5-POINT PERSPECTIVE

Welcome to the wacky-world of Curvilinear perspective! This is a complex but dynamic system for rendering certain 3-dimensional situations in a 2-dimensional medium! This system maps an image into a circle with 4 VPs at the cardinal headings N,W,S,E and one at the circle origin.

If you're starting here -- I recommend that you take a few minutes and go through the Perspective Primer on this site. It introduces you to some of the jargon and fundamental topics that are used here.

This section is intended to be an introduction to this system -- not a tutorial. I believe that the artist must first be expert in 1-, 2- and 3-point perspective systems before even contemplating trying this one! What follows is simply an introduction to the topic.

Have fun!


wall

The WALL

Imagine yourself standing in front of a very long brick wall. The wall extends far to your left and far to your right.


left

Left

Imagine yourself looking to the left. See how the wall is rendered using 2-point perspective? Our center of interest is on the horizon, so we can use 2 points. The section of wall that is to our left looks pretty convincing here.


right

Right

Imagine yourself now looking to the right. See how the wall is rendered using 2-point perspective? Our center of interest is on the horizon, so we can use 2 points. The section of wall that is to our left looks pretty convincing here.


corner

CORNER??

See what happens when we try to connect our two views of the wall? What looked correct, each by itself, becomes discontinuous when we try to combine our two views. We know that the wall is flat, yet our combination yields a corner!! Why??

Beats me!

Seriously, the discontinuity arises because the vanishing points that represent our lateral views are constantly shifting as we turn our head. The VP locations above for our LEFT and RIGHT pictures are correct ONLY for that exact angle that we are looking at above. If we looked only halfway as far in either direction, the VPs for those shots would be in different locations.


curvi

CURVILINEAR

Here's a power of the system -- it accomodates the shifting VPs as our eyes wander around the shot. For the immediate focus of our eyes, the drawing is in correct perspective, just as it would look if you were on the real scene.

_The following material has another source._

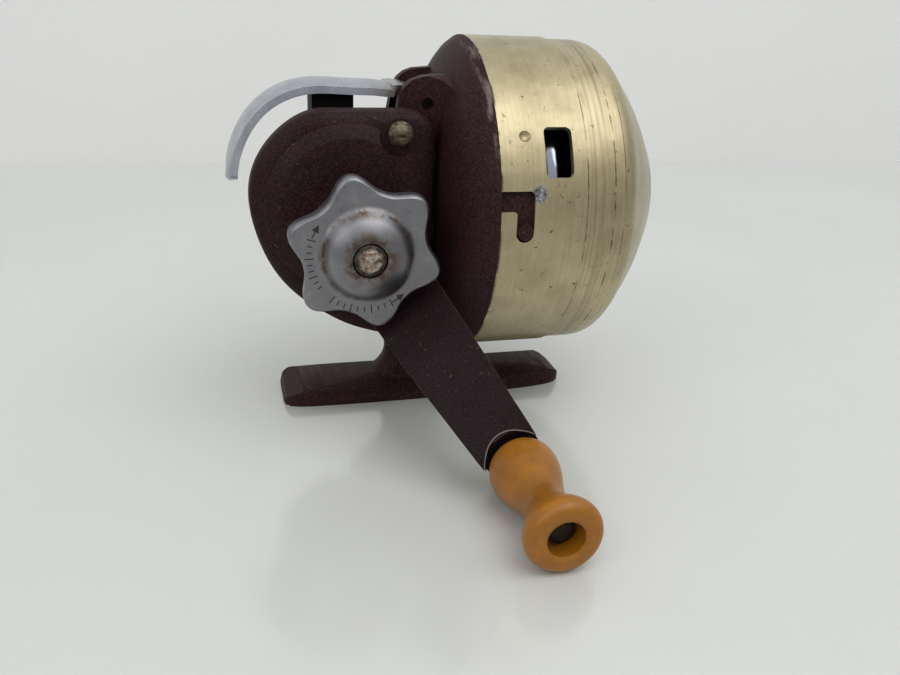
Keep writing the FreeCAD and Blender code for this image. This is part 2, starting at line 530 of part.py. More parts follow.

Look at the wall near the center. See how the perspective is slight, just as you would expect if you were looking at the flat wall just a little bit to one side.

Now, look farther down the wall. The farther away from the center you look, the stronger the perspective becomes. Cool, eh?? This effect represents more accurately what you see when you are looking at reality.


Summary!

Curvilinear (5-point) perspective is very powerful, as it more closely represents our vision in reality. And, it can be forced to yield the "wide-angle" camera lens distortion, creating a very interesting visual effect.